First see if the document fits into an existing cluster? What happens if there was a group of documents that were weakly fitting into clusters (because they were the best option), that had this new doc been included in the first model, would have created an entire cluster of tightly fitting documents?
Should we remove those documents from their original clusters and make this new and better one?
Again, unfortunately, there is no “correct” approach to streaming new documents, and customer-facing teams are at the mercy of whatever approach the data science or engineering team makes.
What do we do?
These 3 challenges: document defining, business-oriented clustering, and streaming new data are difficult challenges to overcome, and there is no single best way to manage them. For customer-facing teams, it’s important to know that the 10-20 topics they see in a dashboard are downstream of a series of complex and lossy decisions, each involving various trade-offs that dictate the insights they see. Where KPIs like “Revenue” can vary slightly based on a team’s custom way of defining/filtering/slicing the data in a way that’s documentable and agreed upon, clustering can provide completely different results with no clear way of defining what’s best; it’s very subjective and requires a hands-on, feedback-driven approach that most vertical software products don’t offer.
So what can we do about this? Learn from those in the structured data world.
The modern data stack is an extremely complex system of moving and transforming data at scale, and because unstructured analytics is fairly new (horizontally across the org that is, we've been doing NLP for a long time), the 30+ years of warehousing, governance, and modeling standards haven't found their way to the unstructured world (yet). The solution is being more intentional with our analyses, assisting engineering orgs by decreasing deployment-feedback time, and providing more tooling for stakeholders to guide the clustering process.

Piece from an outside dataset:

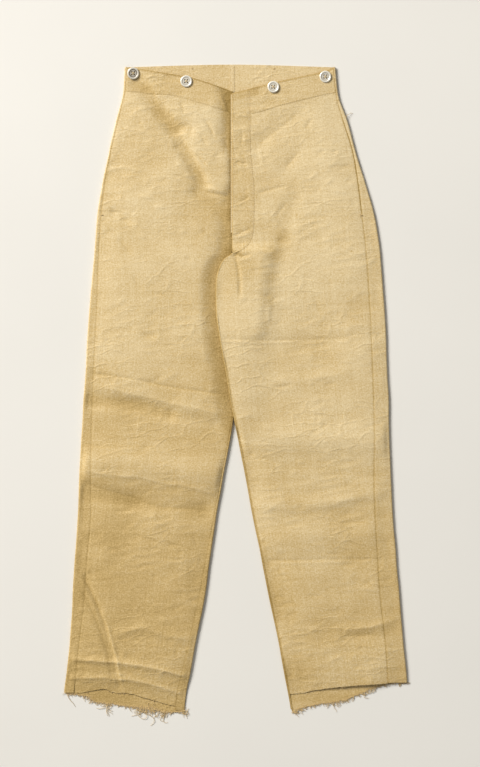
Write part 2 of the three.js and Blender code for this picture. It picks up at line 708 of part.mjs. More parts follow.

That's a boring answer, but it's true.
The analytics community and business community at-large is treating every problem as an intelligence problem; just more tokens and more reasoning and all our dreams will come true. But clustering for business-reporting is not solely an intelligence problem, and treating it as one is a dead-end. This is a problem of process, orchestration, and user-experience.
Teams must ingest/stream in transcripts at scale, structure documents, cluster the appropriate fields, assess, iterate, and maintain an evolving taxonomy. Managing this end-to-end flow may appear extremely cumbersome, which is why we're building a managed solution at Siftree.